J’aime les mots de Ben, même si je trouve limité le recours systématique, j’ai toujours envie de sortir des lignes et des cadres dès que je sens que je commence à les maîtriser. J’aime l’extraordinaire boulimie artistique de Picasso, les bleus de Chagall, les ors de
Klimt, les angles aigus de Shiele, les structures de Klee, les tubes d’Arman, la poésie urbaine de Basquiat, la lumière de Soulages…
Ce que j’aime par-dessus tout, c’est la créativité et le mélange des influences, qui dessinent mon paysage artistique par intégration-digestion. J’adore voir le travail d’autres artistes, je me nourris d’atomes de créations qui fusionnent en moi.

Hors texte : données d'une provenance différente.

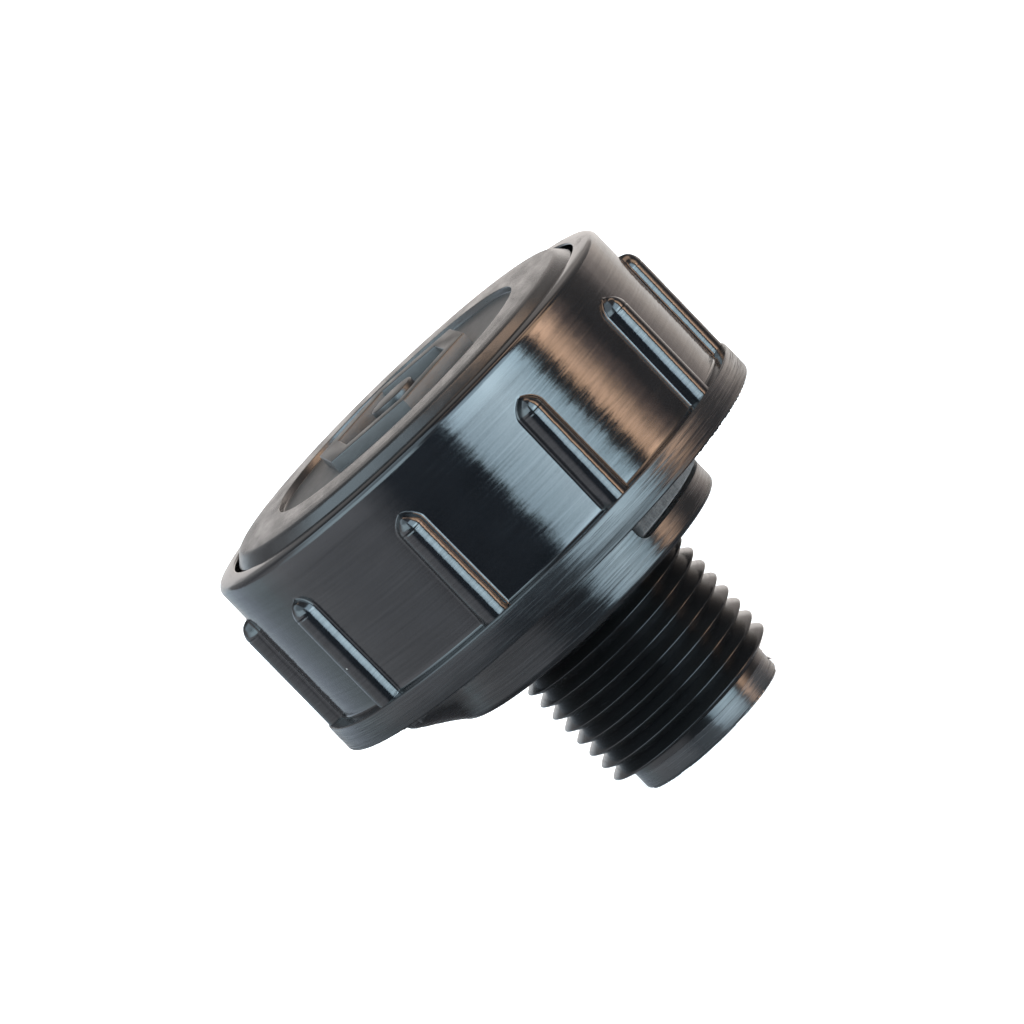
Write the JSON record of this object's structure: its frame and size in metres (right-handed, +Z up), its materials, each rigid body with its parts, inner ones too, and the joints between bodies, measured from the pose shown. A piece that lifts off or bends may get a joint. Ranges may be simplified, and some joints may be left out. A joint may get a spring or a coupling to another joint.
{
  "type": "pneumatic exhaust muffler",
  "caption": "Round plastic pneumatic muffler: taper-threaded stem and hub, screw-on ribbed collar holding a disc lid, felt element inside, exhaust windows in the hub.",
  "frame": {"origin": "on the axis, in the plane of the threaded stem's end", "axes": "+Z up the axis from the stem to the lid; -Y is the front, between two ribs; +X right"},
  "size_m": [0.0444, 0.0444, 0.0377],
  "materials": {
    "base_plastic": "gloss black moulding",
    "collar_plastic": "gloss black moulding with fine turning scratches",
    "lid_plastic": "satin black moulding",
    "grey_felt": "grey needle felt",
    "zinc_steel": "zinc plated",
    "tube_plastic": "matte dark moulding",
    "screen_steel": "woven wire",
    "white_felt": "off-white needle felt"
  },
  "bodies": {
    "base": {"threaded_base": "base_plastic", "exhaust_felt": "grey_felt", "support_plate": "zinc_steel", "diffuser_tube": "tube_plastic", "screen_sleeve": "screen_steel", "felt_sleeve": "white_felt", "felt_top_pad": "white_felt"},
    "lid": {"lid_disc": "lid_plastic"},
    "collar": {"ribbed_collar": "collar_plastic"}
  },
  "joints": [
    {"name": "lid_lift", "type": "slide", "parent": "base", "child": "lid", "axis": [0, 0, 1], "range_m": [0, 0.005]},
    {"name": "collar_turn", "type": "hinge", "parent": "lid", "child": "collar", "pos_m": [0, 0, 0.01945], "axis": [0, 0, 1], "range_deg": [0, 720]}
  ],
  "couplings": [
    {"joint": "lid_lift", "follows": "collar_turn", "m_per_rad": 0.00039789}
  ]
}
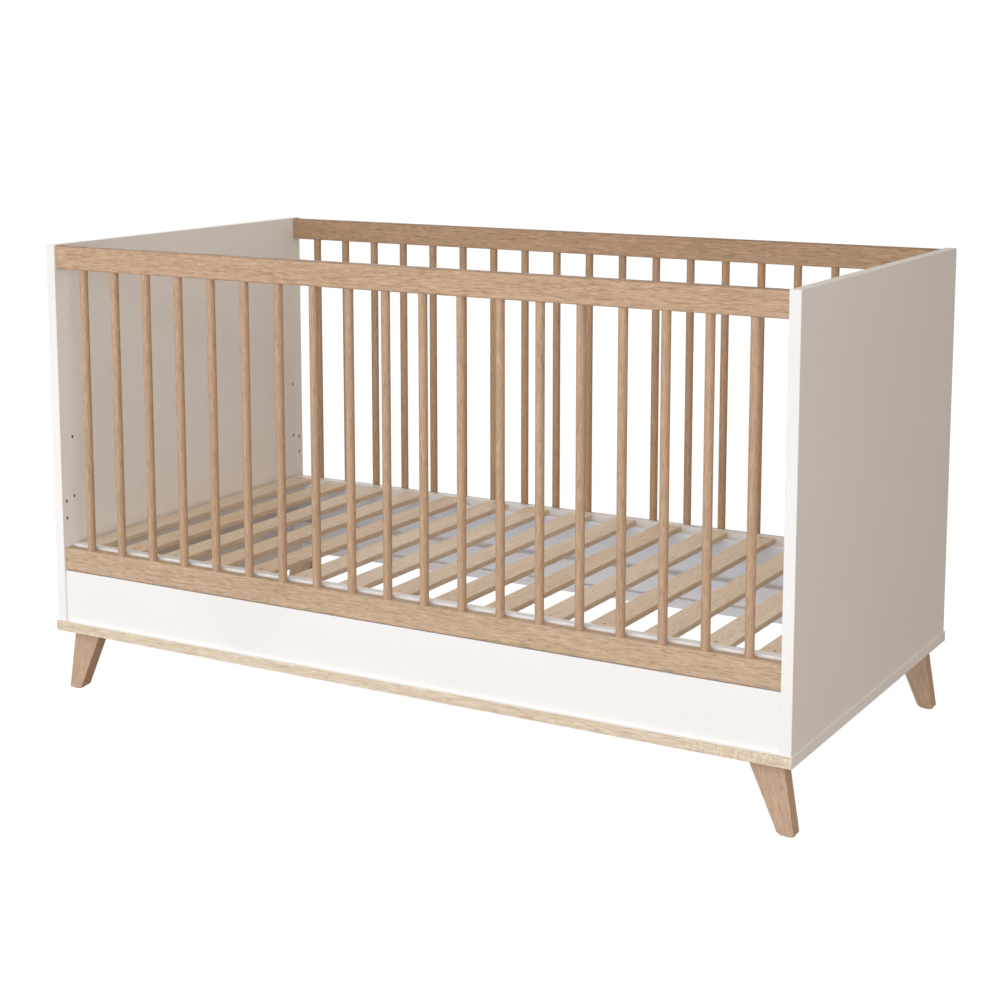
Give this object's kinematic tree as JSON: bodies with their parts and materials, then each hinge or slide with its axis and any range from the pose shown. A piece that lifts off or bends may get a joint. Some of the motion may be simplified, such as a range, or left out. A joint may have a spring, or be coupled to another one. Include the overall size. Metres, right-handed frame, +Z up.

► Martin Edenik: Vous partez bientôt en Inde, pour une grande expo qui va vous tenir éloignée quelque temps de la France. Quels sont vos projets à votre retour?
► Anaka: Aahhh ! Mon projet merveilleux de cette année, c’est de trouver MA caravane pour intégrer le collectif des ‘‘Pas sages’’, un collectif d’artistes singuliers qui se déplacent de festival en festival avec leur caravane customisée. Je voudrais peindre une jungle, de laquelle jailliront des papillons de «plexi» et autres… J’ai aussi accepté de rejoindre le ‘‘Rendez-vous des Singuliers’’, à Saint-Félix, près de Toulouse, en juin, et en août le Festival d’Art Singulier de Dives-sur-Mer, où je retrouve des amis artistes chers à mon inspiration. J’ai également une exposition prévue à Chamonix, à l’Hôtel Alpina, en juillet, pendant le Festival d’André-Manoukian, l’extraordinaire Cosmojazz. Inutile de vous préciser mon sujet d’inspiration…
► Martin Edenik: Quel sera votre mot de la fin?
► Anaka: Ma phrase fétiche : «Il est un long voyage pour arriver au voyageur». La création est mon voyage.